Mark Požlep (b. 1981) works in the fields of visual and performative arts, producing spatial installations and video art. His works have been displayed in numerous solo and group exhibitions, including "L'Effet Domino", Manifesta 13 – Les Parallèles du Sud, Nice; "Blueprint for Revolution", Contour Biennial 9, Mechelen; "Southwind", Centre Pompidou, Paris; "M HKA", Antwerp; "Cold from the Balkans", Pera Museum, Istanbul; the 7th Triennial of Contemporary Slovene Arts (U3), +MSUM, Ljubljana; "The Event", the 29th Biennial of Graphic Art, MGLC, Ljubljana; "Cultural Hero", the 2nd Biennale Quadrilateral, Museum of Contemporary Art, Rijeka; the 5th Triennial of Contemporary Slovene Arts (U3), Museum of Contemporary Art, Ljubljana; and Essl Award Winners, Essl Museum, Vienna/Klosterneuburg.
This is not my brick and the words written are not mine.
The brick is old.
It belongs to a monumental building, to the social history of the city.
There is an inscription on the brick.
Life has taught us that certain stories and histories are lost, forgotten, suppressed or, sometimes, even deliberately ignored.
One such story is from a period in the 1970s and early 1980s when a young, independent, alternative culture sprang up, but did not receive the attention it deserved despite its extraordinariness.
It was during the 1970s that the gap between contemporary artistic practice (high culture) and youth movements (low culture) narrowed, allowing the two extremes to come much closer.
Inscribed on the brick are song titles and haikus by two neo-avant-garde artists (outcasts, desperados), poets, musicians and performers.
Here, standing shoulder to shoulder, are Ivan Volarič Feo and Marko Brecelj.
This brick is an homage to their greatness.
Tadej Pogačar (b. 1960) is an artist, curator and director of the P.A.R.A.S.I.T.E. Museum of Contemporary Art.
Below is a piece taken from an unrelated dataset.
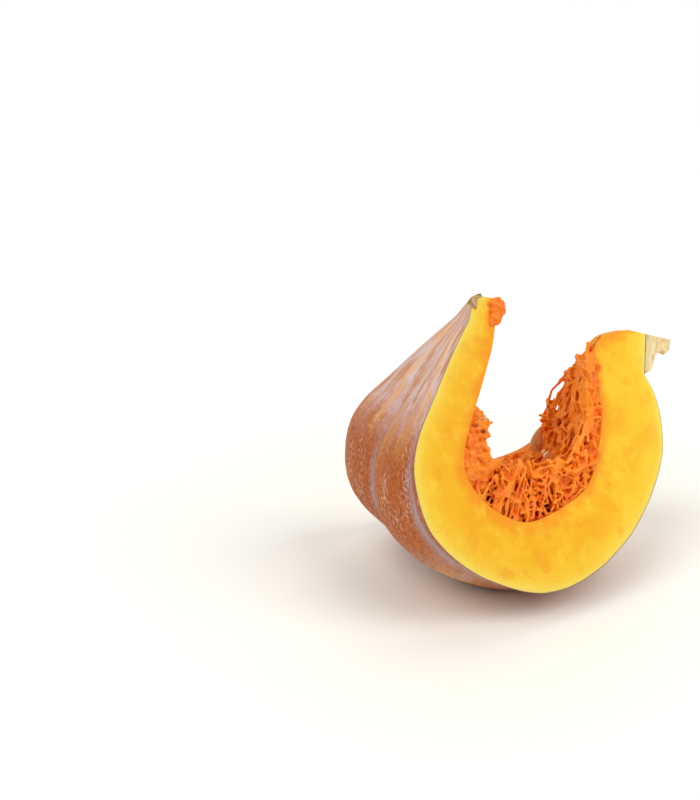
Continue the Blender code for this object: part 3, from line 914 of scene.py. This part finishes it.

He studied ethnology and art history at the Faculty of Arts of the University of Ljubljana and graduated in painting from the Ljubljana Academy of Fine Arts, where he also completed his postgraduate studies. He founded the P.A.R.A.S.I.T.E. Museum of Contemporary Art in 1993, a virtual organisation and critical model for analysing institutional systems. He has participated in many important international exhibitions of contemporary art, in Sao Paulo, San Francisco, Istanbul, Venice, Tirana, Prague and Berlin. He has received numerous grants and awards, including the Franklin Furnace Grant for Performance Art (New York, 2001), the Shrinking Cities grant (Leipzig, 2004) and MIT’s György Kepes Fellowship Prize (Boston, 2012).
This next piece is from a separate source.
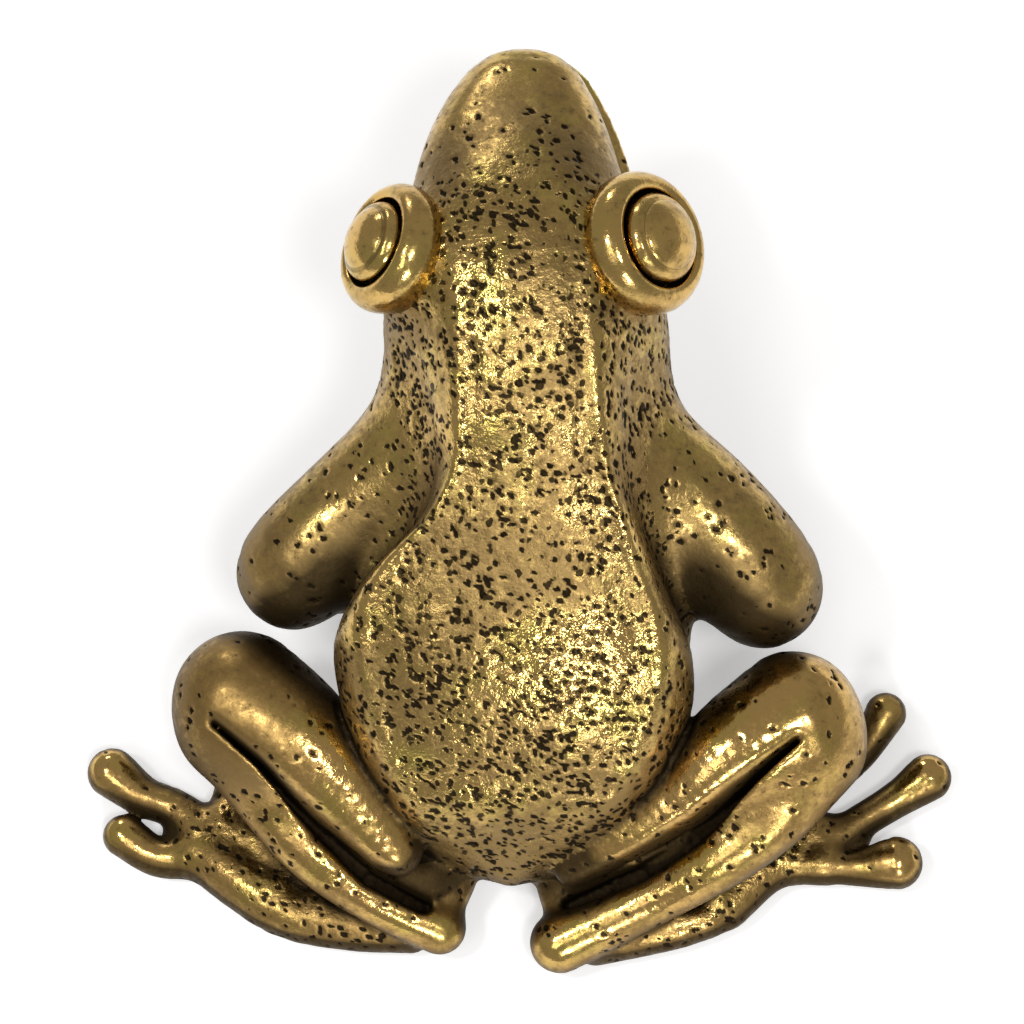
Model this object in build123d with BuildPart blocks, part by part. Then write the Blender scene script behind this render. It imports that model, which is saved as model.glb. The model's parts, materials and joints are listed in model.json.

The artist first began by breaking bricks down into smaller pieces. During the crumbling she got the idea to use fragments of brick in order to propel kinetic objects. Her studio soon filled up with dust, rocks, tools and sketches and began to resemble the construction site at the Cukrarna. While the movement of the figurines in the kinetic objects may appear fun and aery, the designing of the system that moves them was a very complex and delicate operation. It is a kind of perpetuum mobile in which the contents condition its function and vice versa, regardless of the final result. In order for the kinetic system to function, all of the elements involved must work in symbiosis, and in an unusual way their vivacious movement even starts to give some kind of meaning to its functioning.
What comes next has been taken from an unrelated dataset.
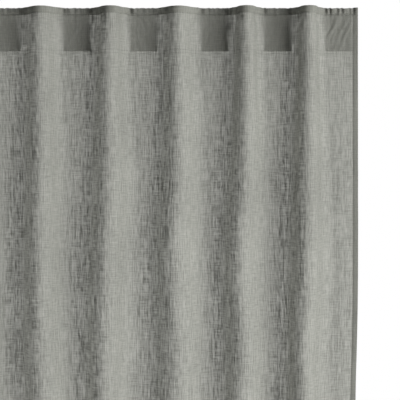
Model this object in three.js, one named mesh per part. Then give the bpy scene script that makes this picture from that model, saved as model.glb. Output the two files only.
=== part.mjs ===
// A back-tab curtain panel of washed linen, hung and softly gathered. Millimetres, +Z up.
// The origin is the axis of the rod that the panel is made for, at mid width. The front faces -Y.
//
// The panel is one cloth. It is divided here along its fold lines, because the folds move when the curtain
// is drawn. In front of each hidden tab a flat strip of cloth hangs against the rod (back_fold). Between two
// tabs the cloth bulges forward in a round fold, made of a left and a right leaf (front_fold) that almost
// meet at its crest.
import * as THREE from "three";

// The cloth.
const flatWidth = 1400;
const finishedDrop = 2500;
const clothThickness = 2;
const sideHemWidth = 12;
const sideHemThickness = 3;
const headerHeight = 15;
// Flat width between two tabs over their distance as hung, on average.
const fullness = 1.293;
// How wide each gap between two tabs hangs beside the mean gap, from the left edge to the right one.
const gapShares = [1.0, 0.98, 1.065, 1.005, 1.075, 0.95, 0.925];

// The tabs, and the rod that they are made for.
const tabWidth = 60;
const tabLength = 76;
const tabThickness = 1.6;
const tabSeamAllowance = 7;
const rodDiameter = 20;
const rodClearance = 1;
const threadThickness = 0.8;
const threadInset = 2;

// The care label, sewn into the right side hem at the back, near the bottom.
const labelWidth = 30;
const labelHeight = 55;
const labelThickness = 0.8;
const labelAboveHem = 150;

// Clearances between pieces.
const touchGap = 0.3;
const crestGap = 3.5;

// Everything below is worked out from the values above.
const tabCount = gapShares.length + 1;
const endMargin = sideHemWidth + tabWidth / 2;
const flatPitch = (flatWidth - 2 * endMargin) / gapShares.length;
const hungGaps = gapShares.map((share) => (flatPitch / fullness) * share);
const hungSpan = hungGaps.reduce((sum, gap) => sum + gap, 0);
const tabPlaces = hungGaps.reduce((places, gap) => [...places, places.at(-1) + gap], [-hungSpan / 2]);
const rodRadius = rodDiameter / 2;
const passageRadius = rodRadius + rodClearance;
const topSeam = passageRadius;
const bottomSeam = topSeam - tabLength;
const topEdge = topSeam + headerHeight;
const hemEdge = topEdge - finishedDrop;
const middleHeight = (topEdge + hemEdge) / 2;
const clothPlane = -passageRadius - clothThickness / 2;
const clothBack = clothPlane + clothThickness / 2;
const tabPlane = clothBack + touchGap + tabThickness / 2;
const hemBack = clothPlane + sideHemThickness / 2;
// A leaf's root is just in front of the back fold, flush with the tab's edge.
const hingeOffset = (tabWidth - clothThickness) / 2;
const hingePlane = clothPlane - clothThickness - touchGap;
const leafLength = (flatPitch - tabWidth) / 2;

const linen = new THREE.MeshStandardMaterial({ color: 0xa3a49c, roughness: 0.95, metalness: 0 });
const tabLinen = new THREE.MeshStandardMaterial({ color: 0x8f9088, roughness: 0.95, metalness: 0 });
const thread = new THREE.MeshStandardMaterial({ color: 0x7e7f77, roughness: 0.8, metalness: 0 });
const satin = new THREE.MeshStandardMaterial({ color: 0xecebe6, roughness: 0.6, metalness: 0 });

function piece(name, geometry, material, x, y, z) {
  const mesh = new THREE.Mesh(geometry, material);
  mesh.name = name;
  mesh.position.set(x, y, z);
  return mesh;
}

// A closed outline around a centre line, half the thickness to each side of it.
function outlineAlong(line, thickness) {
  const normals = line.map((point, i) => {
    const before = line[Math.max(i - 1, 0)];
    const after = line[Math.min(i + 1, line.length - 1)];
    const direction = after.clone().sub(before).normalize();
    return new THREE.Vector2(-direction.y, direction.x);
  });
  const side = (offset) => line.map((point, i) => point.clone().addScaledVector(normals[i], offset));
  return new THREE.Shape([...side(-thickness / 2), ...side(thickness / 2).reverse()]);
}

function extruded(line, thickness, depth) {
  return new THREE.ExtrudeGeometry(outlineAlong(line, thickness), { depth, bevelEnabled: false });
}

// The tab's way, as (Y, Z): down behind the header to the top seam, over the rod, down its back and forward
// to the bottom seam, and down behind the cloth again.
function tabWay() {
  const arcSteps = 10;
  const radius = passageRadius + tabThickness / 2;
  const seamHeight = topSeam + tabThickness;
  const tangentFrom = (height, turn) => {
    const direction = Math.atan2(height, tabPlane);
    return direction + turn * Math.acos(radius / Math.hypot(tabPlane, height));
  };
  const startAngle = tangentFrom(seamHeight, -1);
  const endAngle = tangentFrom(bottomSeam, 1);
  const line = [new THREE.Vector2(tabPlane, topEdge - touchGap), new THREE.Vector2(tabPlane, seamHeight)];
  for (let i = 0; i <= arcSteps; i++) {
    const angle = THREE.MathUtils.lerp(startAngle, endAngle, i / arcSteps);
    line.push(new THREE.Vector2(radius * Math.cos(angle), radius * Math.sin(angle)));
  }
  line.push(new THREE.Vector2(tabPlane, bottomSeam));
  line.push(new THREE.Vector2(tabPlane, bottomSeam - tabSeamAllowance));
  return line;
}

function tab(number) {
  const acrossRod = new THREE.Matrix4().makeBasis(
    new THREE.Vector3(0, 1, 0),
    new THREE.Vector3(0, 0, 1),
    new THREE.Vector3(1, 0, 0),
  );
  const strip = extruded(tabWay(), tabThickness, tabWidth).applyMatrix4(acrossRod);
  return piece(`tab_${number}`, strip, tabLinen, -tabWidth / 2, 0, 0);
}

function backFold(number) {
  const strip = new THREE.BoxGeometry(tabWidth, clothThickness, finishedDrop);
  return piece(`back_fold_${number}`, strip, linen, 0, clothPlane, middleHeight);
}

// A row of sewing thread on the back of a tab, at one of its two seams.
function stitching(name, height) {
  const row = new THREE.BoxGeometry(tabWidth - 2 * threadInset, threadThickness, threadThickness);
  const behindTab = tabPlane + tabThickness / 2 + touchGap + threadThickness / 2;
  return piece(name, row, thread, 0, behindTab, height);
}

// side is -1 on the left edge of the panel and 1 on the right one.
function sideHem(name, side) {
  const width = sideHemWidth - touchGap;
  const strip = new THREE.BoxGeometry(width, sideHemThickness, finishedDrop);
  return piece(name, strip, linen, side * (endMargin - width / 2), clothPlane, middleHeight);
}

function careLabel() {
  const label = new THREE.BoxGeometry(labelWidth, labelThickness, labelHeight);
  const behindHem = hemBack + touchGap + labelThickness / 2;
  const across = endMargin - sideHemWidth / 2 - labelWidth / 2;
  return piece("care_label", label, satin, across, behindHem, hemEdge + labelAboveHem);
}

// The length of a quarter of an ellipse, by Ramanujan's formula.
function quarterEllipse(a, b) {
  return (Math.PI / 4) * (3 * (a + b) - Math.sqrt((3 * a + b) * (a + 3 * b)));
}

// How far a front fold stands out, so that each of its leaves holds its full length of cloth.
function crestDepth(halfChord) {
  let low = 0;
  let high = leafLength;
  for (let i = 0; i < 40; i++) {
    const middle = (low + high) / 2;
    if (quarterEllipse(halfChord, middle) < leafLength) low = middle;
    else high = middle;
  }
  return low;
}

// One leaf of a front fold, from its root beside a back fold to the crest. side is 1 for the left leaf,
// which reaches towards +X, and -1 for the right one.
function leaf(name, gap, side) {
  const arcSteps = 8;
  const halfChord = gap / 2 - hingeOffset - crestGap;
  const depth = crestDepth(halfChord);
  const line = [];
  for (let i = 0; i <= arcSteps; i++) {
    const angle = (i / arcSteps) * (Math.PI / 2);
    line.push(new THREE.Vector2(side * halfChord * (1 - Math.cos(angle)), -depth * Math.sin(angle)));
  }
  const shape = extruded(line, clothThickness, finishedDrop);
  return piece(name, shape, linen, side * hingeOffset, hingePlane, hemEdge);
}

// What moves with one tab: the tab, its seams, the cloth in front of it, and the leaves on either side.
function tabStation(i) {
  const number = i + 1;
  const station = new THREE.Group();
  station.position.x = tabPlaces[i];
  station.add(backFold(number), tab(number));
  station.add(stitching(`tab_${number}_top_stitching`, topEdge - headerHeight / 3));
  station.add(stitching(`tab_${number}_bottom_stitching`, bottomSeam - tabSeamAllowance / 2));
  if (i > 0) station.add(leaf(`front_fold_${i}_right_leaf`, hungGaps[i - 1], -1));
  if (i < tabCount - 1) station.add(leaf(`front_fold_${number}_left_leaf`, hungGaps[i], 1));
  if (i === 0) station.add(sideHem("left_side_hem", -1));
  if (i === tabCount - 1) station.add(sideHem("right_side_hem", 1), careLabel());
  return station;
}

const panel = new THREE.Group();
for (let i = 0; i < tabCount; i++) panel.add(tabStation(i));

export default panel;
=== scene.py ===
"""Looks of the back-tab linen curtain panel, built around its CAD frame. Metres, +Z up, front towards -Y."""

import math

import bpy
import numpy as np
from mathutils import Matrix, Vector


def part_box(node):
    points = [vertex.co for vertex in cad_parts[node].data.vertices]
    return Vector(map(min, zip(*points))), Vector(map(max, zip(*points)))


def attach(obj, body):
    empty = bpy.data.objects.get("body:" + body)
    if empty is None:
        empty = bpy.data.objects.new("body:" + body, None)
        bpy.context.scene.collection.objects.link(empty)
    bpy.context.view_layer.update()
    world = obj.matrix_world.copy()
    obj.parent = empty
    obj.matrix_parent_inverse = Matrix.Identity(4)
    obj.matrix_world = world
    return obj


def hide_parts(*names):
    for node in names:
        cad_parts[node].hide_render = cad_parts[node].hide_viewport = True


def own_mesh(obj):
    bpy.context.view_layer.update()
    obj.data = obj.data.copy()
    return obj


MM = 0.001
TAB_NUMBERS = range(1, 9)
WHITE = (1, 1, 1, 1)

# The cloth, as cut and sewn.
FLAT_WIDTH = 1.4
SIDE_HEM = 0.0125
LAYER = 0.35 * MM  # one turned layer of a side hem behind another
INNER_LAYER, OUTER_LAYER = 3 * LAYER, 6 * LAYER  # how far back the header's and bottom hem's layers lie
HEADER = 0.0150  # the turned edge that stands up above the tabs as a frill
TAB_LENGTH = 0.076  # from the header's seam to where a tab lands on the cloth again
LOWER_ROWS = (-0.0045, -0.0112)  # two rows of stitching across the cloth, below where the tabs land
BOTTOM_HEM = 0.080
HEM_UNDERTURN = 0.010
STITCH_PITCH = 4.0 * MM
STITCH_LENGTH = 3.0 * MM
THREAD_RADIUS = 0.32 * MM
TAB_HALF_THICK = 0.5 * MM  # half of a tab's doubled cloth
LABEL_LENGTH = 0.030

# How the cloth hangs. A turn is the angle of the cloth to the window's plane, in radians.
HOLD_REACH = 0.26  # how far below the tabs the heading's hold on the folds has halved
SETTLE = (0.0, 0.008, 0.018, 0.002, 0.003, 0.0, 0.002, 0.002)  # how far right the cloth below each tab moves
SWAY = 0.008  # how far it wanders sideways around that, below every tab but the last
EDGE_SHIFT, EDGE_SHIFT_AT, EDGE_SHIFT_RUN = 0.006, -0.74, 0.05  # below the last, it moves left at this height
BACK_SET, BACK_WANDER = 0.006, 0.004  # how far back it hangs, and how much that wanders
LEAN = (0.28, -0.35, 0.28, 0.28, 0.28, 0.28, 0.28)  # how far each fold leans to one side below the heading
LEAN_WANDER = 0.38
LEAN_HELD = 0.75  # how much of the lean the heading takes away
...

Meta Grgurevič (b. 1979) graduated in painting at the Venice Academy of Fine Arts. Since 2007 she has presented several solo projects and participated in group exhibitions in Slovenia and abroad. She was nominated for several prizes and recognition awards for prospective young artists and won the Premio Consorzio Nuovo Bevilacqua la Masa (2002) award. Her project "Worlds Don’t Come Easy" was declared the best intermedia project at the Akto festival in Macedonia (2009). Based on the assessment by 30 of the world's leading curators at the BiennaleOnline 2013, she was listed as one of the 180 most promising artists in the world. She was also one of the four finalists for the OHO group award. At the 30th Ljubljana Biennial of Graphic Arts she and the co-author Urša Vidic received a special mention of the international jury for their project "Mechanical Trinkets/Silver Thread".
"Small Wall" is an artwork symbolically referring to the history of the monumental building and the story that unfolded inside the walls of the Cukrarna. The brick wall alludes to the past which left its footprint in the foundations of the former sugar factory. Those walls bore witness to life stories which remain part of our culture to this day – after all, some of the first artists of Slovene modernism used to live there. Walls can enclose us from the world, they can protect us or restrict our freedom, they can connect or divide us, it is easier to build them than to move them, they can testify of a dark past, but they can also represent the foundation of a better future. A single brick can be a building block of great stories.
Vadim Fiškin (b. 1965) graduated at the Moscow Architectural Institute where he lived until 1996. In his works he explores the relationship between science, personal experience, desire and imagination, between metaphysics, pragmatism, between the real and the virtual. The artist manages to reveal sophisticated interconnections and entice the spectator's curiosity without giving a final answer to the question of meaning. His numerous installations, sculptures, photos and drawings on the topics of geography, time, light, aeronautics and meteorology are marked by his distinct sense of humour. He presented his works in several group and solo exhibitions at home and abroad.